Argument | Category | Description |
---|---|---|
InputTable | Optional* | Specifies the name of the table that contains the input data set. *Required if you omit AttributeTableName and ResponseTableName. |
AttributeTableName | Optional* | Specifies the name of the table that contains the attribute names and the values. *Required if you omit InputTable. |
ResponseTableName | Optional* | Specifies the name of the table that contains the response values. *Required if you omit InputTable. |
OutputTable | Required | Specifies the name for the output table that is to contain the final decision tree (the model table). The name must not exceed 64 characters. |
AttributeNameColumns | Required | Specifies the names of the attribute table columns that define the attribute. |
AttributeValueColumn | Required | Specifies the names of the attribute table columns that define the value. |
ResponseColumn | Required | Specifies the name of the response table column that contains the response variable. |
IDColumns | Required | Specifies the names of the columns in the response and attribute tables that specify the ID of the instance. |
CategoricalAttributeTableName | Optional | Specifies the name of the input table that contains the categorical attributes. |
SaveFinalResponseTableTo | Optional | Specifies the name for the output table that is to contain the final PID and response pair from the response table and the node_id from the final single drive tree. |
SplitsTable | Optional | Specifies the name of the input table that contains the user-specified splits.

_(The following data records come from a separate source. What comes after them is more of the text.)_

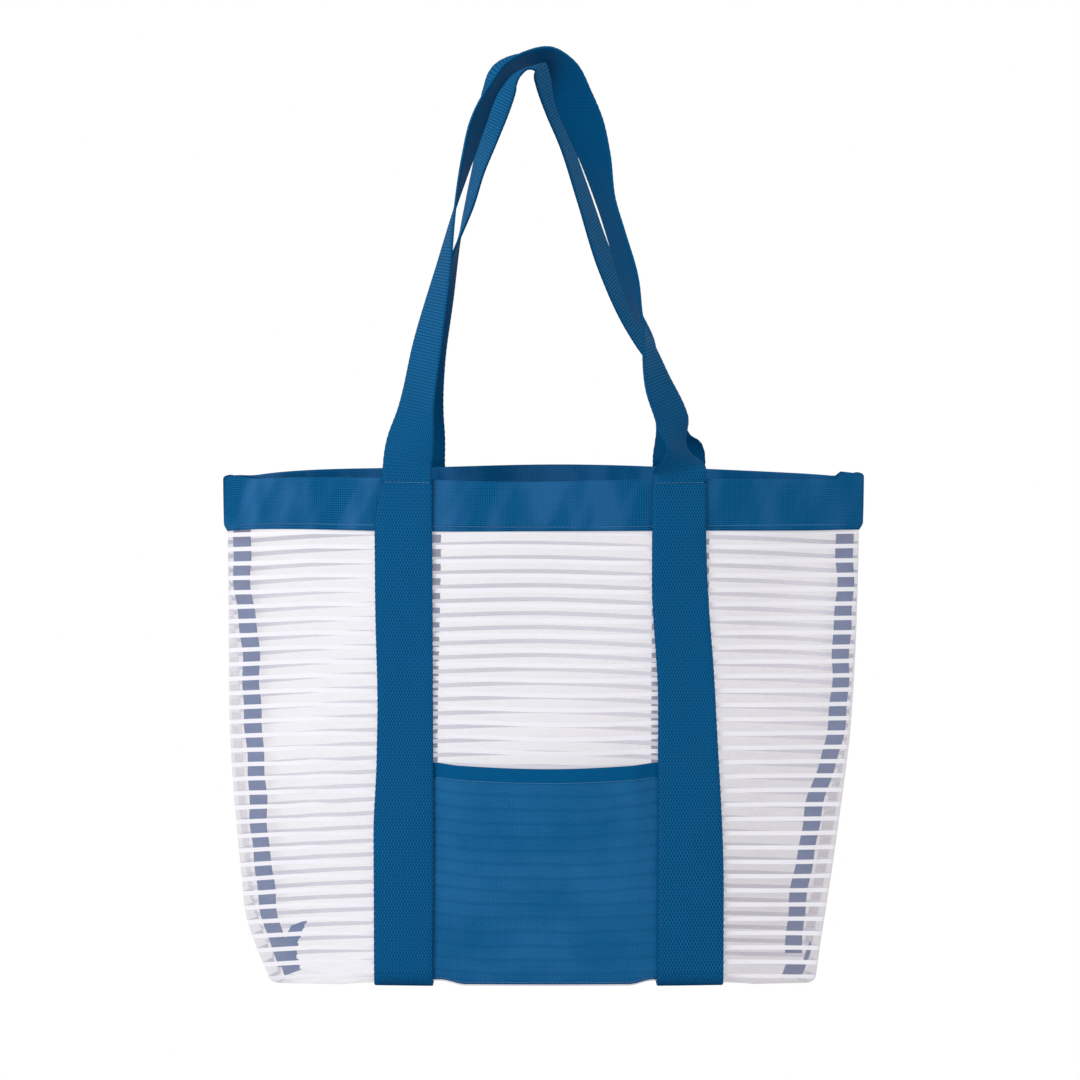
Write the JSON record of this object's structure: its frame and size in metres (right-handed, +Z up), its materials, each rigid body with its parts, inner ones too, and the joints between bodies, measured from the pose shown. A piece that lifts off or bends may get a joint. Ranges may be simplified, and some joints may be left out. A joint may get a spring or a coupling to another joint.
{
  "type": "mesh beach tote bag",
  "caption": "Open tote of sheer striped mesh with a folded cloth band round its mouth, webbing straps under its base, two tall webbing handles and a slip pocket.",
  "frame": {"origin": "middle of the footprint, on the ground that the bag stands on", "axes": "+Z up; the front wall with the pocket faces -Y; +X is to the right, seen from the front"},
  "size_m": [0.416, 0.1143, 0.6102],
  "materials": {
    "sheer_mesh": "sheer polyester mesh with woven opaque white stripes",
    "band_cloth": "blue plain-woven nylon cloth, slight sheen",
    "webbing": "blue ribbed polypropylene webbing",
    "pocket_cloth": "blue thin woven nylon cloth, slight sheen",
    "seam_tape": "blue soft binding tape",
    "thread": "blue sewing thread"
  },
  "bodies": {
    "bag": {"mesh_bag": "sheer_mesh", "pocket": "pocket_cloth", "band_front": "band_cloth", "band_back": "band_cloth", "band_thread_front": "thread", "band_thread_back": "thread", "strap_left": "webbing", "strap_right": "webbing", "strap_thread_front_left": "thread", "strap_thread_back_left": "thread", "strap_thread_front_right": "thread", "strap_thread_back_right": "thread", "side_seam_tape_left": "seam_tape", "side_seam_tape_right": "seam_tape", "corner_seam_tape_left": "seam_tape", "corner_seam_tape_right": "seam_tape", "pocket_hem_thread": "thread", "pocket_foot_thread": "thread"},
    "front_handle": {"handle_front": "webbing"},
    "back_handle": {"handle_back": "webbing"}
  },
  "joints": [
    {"name": "front_handle_fold", "type": "hinge", "parent": "bag", "child": "front_handle", "pos_m": [0, -0.0475, 0.3343], "axis": [1, 0, 0], "range_deg": [0, 165]},
    {"name": "back_handle_fold", "type": "hinge", "parent": "bag", "child": "back_handle", "pos_m": [0, 0.0475, 0.3343], "axis": [-1, 0, 0], "range_deg": [0, 165]}
  ]
}
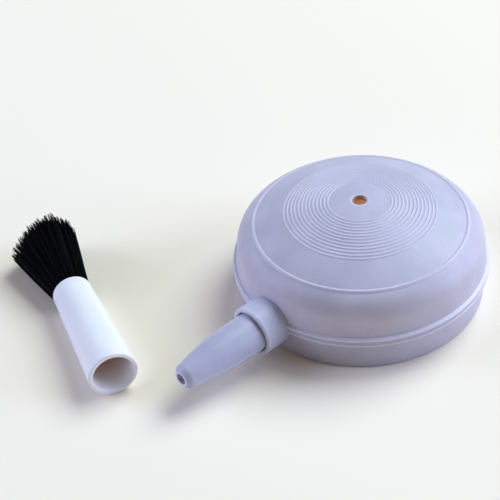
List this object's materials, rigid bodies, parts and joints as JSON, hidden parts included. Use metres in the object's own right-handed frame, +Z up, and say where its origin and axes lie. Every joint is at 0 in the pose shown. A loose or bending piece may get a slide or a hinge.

By default, the function creates new splits. |
SplitsValueColumn | Optional | If you specify SplitsTableName, this argument specifies the name of the column that contains the split value. If UseApproximateSplits is 'true', then the default value is splits_valcol; if not, then the default value is the AttributeValueColumn argument, node_column. |
NumSplits | Optional | Specifies the number of splits to consider for each variable. The default value is 10. The function does not consider all possible splits for all attributes. |
ApproxSplits | Optional | Specifies whether to use approximate percentiles (true) or exact percentiles (false). The default value is true. Internally, the function uses percentile values as split values. |
IntermediateSplitsTable | Optional | Specifies the name for the intermediate splits table, if it is to be saved. By default, the function does not save the intermediate splits table. |
DropTable | Optional | Specifies whether to drop the output table (specified by OutputTableName) if it already exists. The default value is 'false'. |
MinNodeSize | Optional | Specifies the decision tree stopping criterion and the minimum size of any particular node within each decision tree. The default value is 100. |
MaxDepth | Required | Specifies a decision tree stopping criterion. If the tree reaches a depth past this value, the algorithm stops looking for splits. Decision trees can grow up to (2(max_depth+1) - 1) nodes. This stopping criteria has the greatest effect on function performance. The maximum value is 60. The default value is 5. |
Weighted | Optional | Specifies whether to build a weighted decision tree. The default value is 'false'. If you specify 'true', then you must also specify the WeightColumn argument. |
WeightColumn | Optional | Specifies the name of the response table column that contains the weights of the attribute values. |
SplitMeasure | Optional | Specifies the impurity measurement to use while constructing the decision tree. The default value is 'gini'. If the tree is weighted, this value cannot be 'chisquare'. |